Ma nelle piazze e nei dibattiti pubblici, atmosfera moscia. Una benedizione per il Pd, che cerca di «rimarginare le ferite», dice pudicamente la Chittò. Profilo basso, partito nelle retrovie. Primo comizio con Giuliano Pisapia, ultimo con Piero Fassino. «Due sindaci: di Milano, a cui siamo legati, e di Torino, che per noi è un modello urbanistico. Leader di partito? No, grazie». Bersani non s'è visto, D'Alema nemmeno e nessuno se ne duole.

Dovrebbe essere il centrodestra ad accendere le polveri. Invece no. Imballati e divisi, giocano di rimessa.
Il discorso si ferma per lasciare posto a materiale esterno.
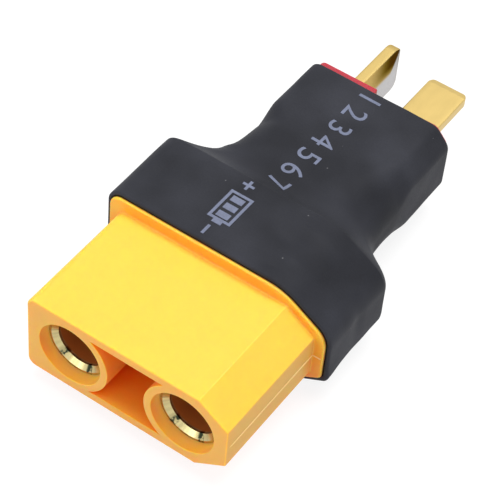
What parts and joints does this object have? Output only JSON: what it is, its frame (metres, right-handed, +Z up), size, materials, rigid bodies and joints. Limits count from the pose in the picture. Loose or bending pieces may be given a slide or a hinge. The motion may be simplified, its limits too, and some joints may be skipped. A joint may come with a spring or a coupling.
{
  "type": "battery connector adapter",
  "caption": "Rigid power adapter: a keyed housing with round sockets at one end, flat blades set in a T at the other, joined under shrunk tube.",
  "frame": {"origin": "middle of the box's base, lying flat as in the picture", "axes": "+Y from the sockets towards the blade tips, +X towards the chamfered side, +Z up"},
  "size_m": [0.022, 0.0448, 0.0111],
  "materials": {
    "socket_plastic": "moulded yellow nylon with a slight sheen",
    "contact_metal": "gold plated, polished",
    "solder": "tinned copper wire and solder",
    "blade_metal": "gold plated, satin",
    "plug_plastic": "moulded red nylon",
    "tube_plastic": "black shrunk tube, satin, with pale print"
  },
  "bodies": {
    "root": {"socket_housing": "socket_plastic", "contact_left": "contact_metal", "contact_right": "contact_metal", "link_left": "solder", "link_right": "solder", "blade_upright": "blade_metal", "blade_flat": "blade_metal", "plug_housing": "plug_plastic", "shrink_tube": "tube_plastic"}
  },
  "joints": []
}
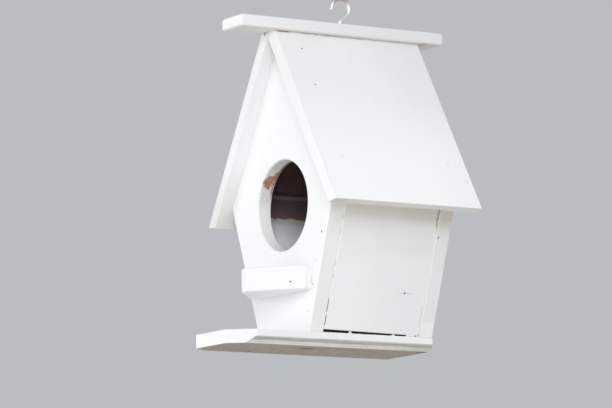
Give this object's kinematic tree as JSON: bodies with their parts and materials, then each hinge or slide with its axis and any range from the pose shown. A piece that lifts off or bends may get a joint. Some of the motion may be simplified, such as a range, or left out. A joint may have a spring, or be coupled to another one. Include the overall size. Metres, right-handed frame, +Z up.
{
  "type": "hanging wooden birdhouse",
  "caption": "Small hanging birdhouse of painted boards: steep roof, round entrance, pointed perch, long base board and a screw hook in the ridge cap.",
  "frame": {"origin": "on the underside of the base board, on the line of the hook, half-way between the gable walls", "axes": "+Z up, +Y from the entrance to the back, +X to the right seen from the front"},
  "size_m": [0.1436, 0.1651, 0.2188],
  "materials": {
    "white_painted_wood": "brushed white paint on pine boards",
    "nickel_wire": "dull nickel-plated wire",
    "dark_iron": "rusty ends of headless brads, on pieces of the visual model"
  },
  "bodies": {
    "root": {"base_board": "white_painted_wood", "front_wall": "white_painted_wood", "back_wall": "white_painted_wood", "right_side_wall": "white_painted_wood", "left_side_wall": "white_painted_wood", "perch_shelf": "white_painted_wood", "right_roof_panel": "white_painted_wood", "left_roof_panel": "white_painted_wood", "ridge_cap": "white_painted_wood", "screw_hook": "nickel_wire"}
  },
  "joints": []
}
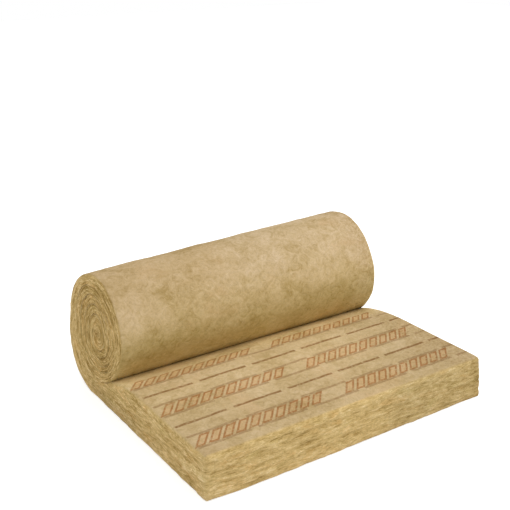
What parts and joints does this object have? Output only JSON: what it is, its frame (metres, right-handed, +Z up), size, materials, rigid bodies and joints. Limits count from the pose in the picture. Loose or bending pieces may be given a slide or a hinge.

La battagliera candidata Pdl Landucci per farsi dare dal partito 10 mila euro per i manifesti ha dovuto minacciare di andare in Procura «perché sono soldi delle nostre tessere». Rivendica «di aver denunciato la cricca di Sesto per prima», ma ammette che finora il centrodestra «aveva presentato candidati a perdere, organici al sistema». A partire dal costruttore Giuseppe Pasini: prima sodale di Penati, ora grande accusatore. Perfino i grillini sono morbidi. E allora l'unico guastatore viene da sinistra: Orazio La Corte, verde messo alla porta da Oldrini nel 2009 proprio perché ostile ai piani urbanistici.

I sondaggi danno il centrosinistra tra il 51% e il 54%. Qui non si è mai visto un ballottaggio, sarebbe un evento. Negli ultimi mesi, la Procura ha lavorato sottotraccia sul ruolo delle coop rosse, si attendono sviluppi. La prossima giunta dovrà anche occuparsi dell'area Vulcano, di proprietà Caltagirone. «Mia madre non voleva che mi candidassi», racconta la Chittò. E lei come l'ha rassicurata? «Non l'ho rassicurata».

«Noi ci abbiamo sempre messo la faccia», spiega Oldrini. Che chiude il secondo mandato approvando definitivamente il piano di riconversione ex Falck, con una prudente retromarcia su un ulteriore aumento di volumi. E spera che nelle prossime ore il governatore Roberto Formigoni decida di localizzare su quell'area la «città della salute»: due poli d'eccellenza con diecimila persone tra lavoratori e pazienti. Il migliore spot per l'ammaccato modello Sesto. Firmato centrodestra.